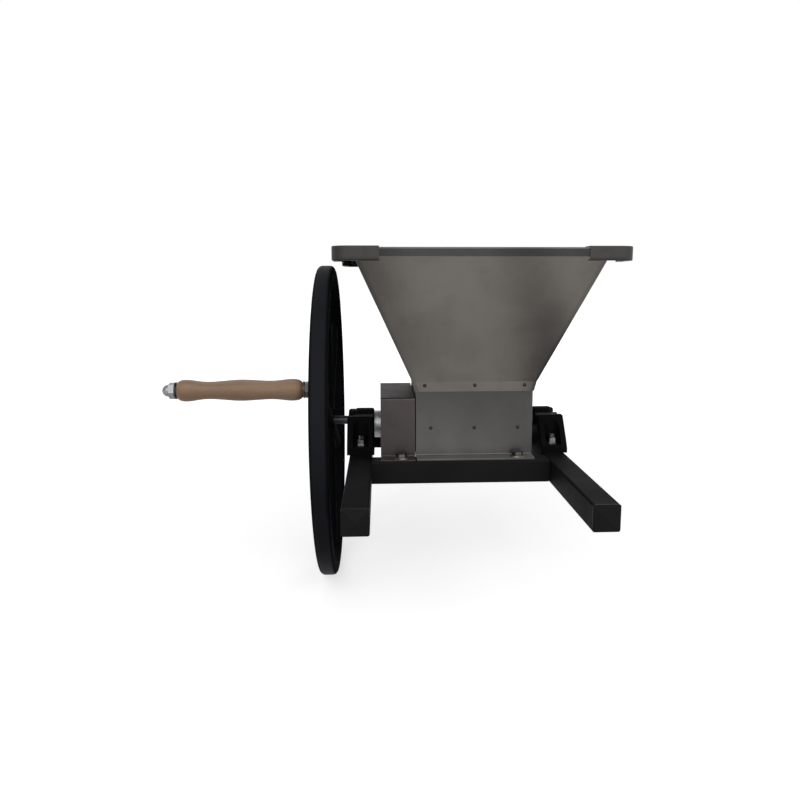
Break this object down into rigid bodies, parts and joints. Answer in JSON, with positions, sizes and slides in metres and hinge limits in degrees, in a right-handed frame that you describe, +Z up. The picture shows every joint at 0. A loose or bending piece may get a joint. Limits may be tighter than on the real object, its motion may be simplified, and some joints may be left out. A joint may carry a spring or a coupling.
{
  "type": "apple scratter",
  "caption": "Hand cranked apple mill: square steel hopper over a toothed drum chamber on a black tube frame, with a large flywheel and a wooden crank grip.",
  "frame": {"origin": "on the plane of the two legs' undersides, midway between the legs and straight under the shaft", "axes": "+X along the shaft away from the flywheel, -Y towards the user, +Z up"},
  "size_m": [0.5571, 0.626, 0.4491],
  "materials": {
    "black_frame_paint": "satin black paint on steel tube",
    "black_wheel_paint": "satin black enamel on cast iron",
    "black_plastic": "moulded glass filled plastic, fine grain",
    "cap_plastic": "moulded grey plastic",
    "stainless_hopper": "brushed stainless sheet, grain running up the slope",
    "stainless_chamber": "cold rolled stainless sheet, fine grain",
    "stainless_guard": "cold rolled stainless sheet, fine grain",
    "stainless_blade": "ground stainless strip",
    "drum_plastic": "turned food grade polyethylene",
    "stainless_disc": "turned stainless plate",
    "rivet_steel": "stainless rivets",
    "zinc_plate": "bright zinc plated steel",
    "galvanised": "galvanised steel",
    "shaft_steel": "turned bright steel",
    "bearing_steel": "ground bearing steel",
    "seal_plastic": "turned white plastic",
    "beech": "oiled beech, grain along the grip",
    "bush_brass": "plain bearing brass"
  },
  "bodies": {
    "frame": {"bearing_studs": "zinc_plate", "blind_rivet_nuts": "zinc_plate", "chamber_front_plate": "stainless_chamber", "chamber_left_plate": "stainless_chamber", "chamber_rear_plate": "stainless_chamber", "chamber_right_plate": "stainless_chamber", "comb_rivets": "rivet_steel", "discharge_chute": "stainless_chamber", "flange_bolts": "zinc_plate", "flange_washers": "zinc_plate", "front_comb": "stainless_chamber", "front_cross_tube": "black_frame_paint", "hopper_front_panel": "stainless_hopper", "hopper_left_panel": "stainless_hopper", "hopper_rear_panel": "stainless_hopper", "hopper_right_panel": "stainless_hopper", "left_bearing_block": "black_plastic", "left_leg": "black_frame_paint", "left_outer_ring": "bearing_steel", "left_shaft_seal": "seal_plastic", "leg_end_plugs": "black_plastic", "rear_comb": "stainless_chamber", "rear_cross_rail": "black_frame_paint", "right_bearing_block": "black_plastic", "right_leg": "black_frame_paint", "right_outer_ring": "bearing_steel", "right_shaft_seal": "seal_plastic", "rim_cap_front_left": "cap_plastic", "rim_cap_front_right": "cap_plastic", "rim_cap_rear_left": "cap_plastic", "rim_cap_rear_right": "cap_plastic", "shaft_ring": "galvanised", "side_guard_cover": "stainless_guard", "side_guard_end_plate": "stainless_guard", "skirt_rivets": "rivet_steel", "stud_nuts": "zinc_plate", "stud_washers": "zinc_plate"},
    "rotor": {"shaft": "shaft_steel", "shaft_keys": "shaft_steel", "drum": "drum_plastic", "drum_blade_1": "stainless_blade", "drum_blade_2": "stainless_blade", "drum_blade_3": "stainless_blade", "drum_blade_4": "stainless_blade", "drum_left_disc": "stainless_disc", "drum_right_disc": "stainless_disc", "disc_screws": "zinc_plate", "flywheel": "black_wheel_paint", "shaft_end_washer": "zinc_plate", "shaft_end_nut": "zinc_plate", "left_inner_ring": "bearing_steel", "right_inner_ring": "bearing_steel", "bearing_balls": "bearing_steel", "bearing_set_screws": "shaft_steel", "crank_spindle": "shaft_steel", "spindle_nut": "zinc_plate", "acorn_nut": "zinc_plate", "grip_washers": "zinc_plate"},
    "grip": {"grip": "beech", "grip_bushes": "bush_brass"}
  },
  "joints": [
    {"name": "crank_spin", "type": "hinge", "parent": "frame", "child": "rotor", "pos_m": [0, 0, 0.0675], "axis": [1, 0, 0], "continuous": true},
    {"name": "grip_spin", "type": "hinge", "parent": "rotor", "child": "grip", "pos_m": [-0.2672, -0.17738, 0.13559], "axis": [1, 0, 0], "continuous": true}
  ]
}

__Instructions for the task__
Extract the complete listing verbatim.

__Result for this exercise__
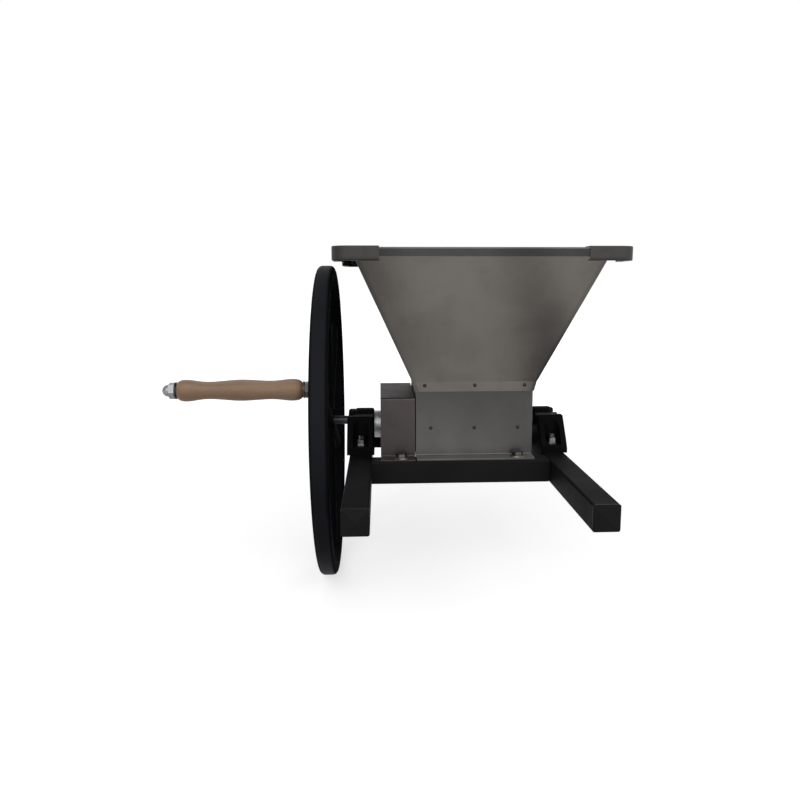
Break this object down into rigid bodies, parts and joints. Answer in JSON, with positions, sizes and slides in metres and hinge limits in degrees, in a right-handed frame that you describe, +Z up. The picture shows every joint at 0. A loose or bending piece may get a joint. Limits may be tighter than on the real object, its motion may be simplified, and some joints may be left out. A joint may carry a spring or a coupling.
{
  "type": "apple scratter",
  "caption": "Hand cranked apple mill: square steel hopper over a toothed drum chamber on a black tube frame, with a large flywheel and a wooden crank grip.",
  "frame": {"origin": "on the plane of the two legs' undersides, midway between the legs and straight under the shaft", "axes": "+X along the shaft away from the flywheel, -Y towards the user, +Z up"},
  "size_m": [0.5571, 0.626, 0.4491],
  "materials": {
    "black_frame_paint": "satin black paint on steel tube",
    "black_wheel_paint": "satin black enamel on cast iron",
    "black_plastic": "moulded glass filled plastic, fine grain",
    "cap_plastic": "moulded grey plastic",
    "stainless_hopper": "brushed stainless sheet, grain running up the slope",
    "stainless_chamber": "cold rolled stainless sheet, fine grain",
    "stainless_guard": "cold rolled stainless sheet, fine grain",
    "stainless_blade": "ground stainless strip",
    "drum_plastic": "turned food grade polyethylene",
    "stainless_disc": "turned stainless plate",
    "rivet_steel": "stainless rivets",
    "zinc_plate": "bright zinc plated steel",
    "galvanised": "galvanised steel",
    "shaft_steel": "turned bright steel",
    "bearing_steel": "ground bearing steel",
    "seal_plastic": "turned white plastic",
    "beech": "oiled beech, grain along the grip",
    "bush_brass": "plain bearing brass"
  },
  "bodies": {
    "frame": {"bearing_studs": "zinc_plate", "blind_rivet_nuts": "zinc_plate", "chamber_front_plate": "stainless_chamber", "chamber_left_plate": "stainless_chamber", "chamber_rear_plate": "stainless_chamber", "chamber_right_plate": "stainless_chamber", "comb_rivets": "rivet_steel", "discharge_chute": "stainless_chamber", "flange_bolts": "zinc_plate", "flange_washers": "zinc_plate", "front_comb": "stainless_chamber", "front_cross_tube": "black_frame_paint", "hopper_front_panel": "stainless_hopper", "hopper_left_panel": "stainless_hopper", "hopper_rear_panel": "stainless_hopper", "hopper_right_panel": "stainless_hopper", "left_bearing_block": "black_plastic", "left_leg": "black_frame_paint", "left_outer_ring": "bearing_steel", "left_shaft_seal": "seal_plastic", "leg_end_plugs": "black_plastic", "rear_comb": "stainless_chamber", "rear_cross_rail": "black_frame_paint", "right_bearing_block": "black_plastic", "right_leg": "black_frame_paint", "right_outer_ring": "bearing_steel", "right_shaft_seal": "seal_plastic", "rim_cap_front_left": "cap_plastic", "rim_cap_front_right": "cap_plastic", "rim_cap_rear_left": "cap_plastic", "rim_cap_rear_right": "cap_plastic", "shaft_ring": "galvanised", "side_guard_cover": "stainless_guard", "side_guard_end_plate": "stainless_guard", "skirt_rivets": "rivet_steel", "stud_nuts": "zinc_plate", "stud_washers": "zinc_plate"},
    "rotor": {"shaft": "shaft_steel", "shaft_keys": "shaft_steel", "drum": "drum_plastic", "drum_blade_1": "stainless_blade", "drum_blade_2": "stainless_blade", "drum_blade_3": "stainless_blade", "drum_blade_4": "stainless_blade", "drum_left_disc": "stainless_disc", "drum_right_disc": "stainless_disc", "disc_screws": "zinc_plate", "flywheel": "black_wheel_paint", "shaft_end_washer": "zinc_plate", "shaft_end_nut": "zinc_plate", "left_inner_ring": "bearing_steel", "right_inner_ring": "bearing_steel", "bearing_balls": "bearing_steel", "bearing_set_screws": "shaft_steel", "crank_spindle": "shaft_steel", "spindle_nut": "zinc_plate", "acorn_nut": "zinc_plate", "grip_washers": "zinc_plate"},
    "grip": {"grip": "beech", "grip_bushes": "bush_brass"}
  },
  "joints": [
    {"name": "crank_spin", "type": "hinge", "parent": "frame", "child": "rotor", "pos_m": [0, 0, 0.0675], "axis": [1, 0, 0], "continuous": true},
    {"name": "grip_spin", "type": "hinge", "parent": "rotor", "child": "grip", "pos_m": [-0.2672, -0.17738, 0.13559], "axis": [1, 0, 0], "continuous": true}
  ]
}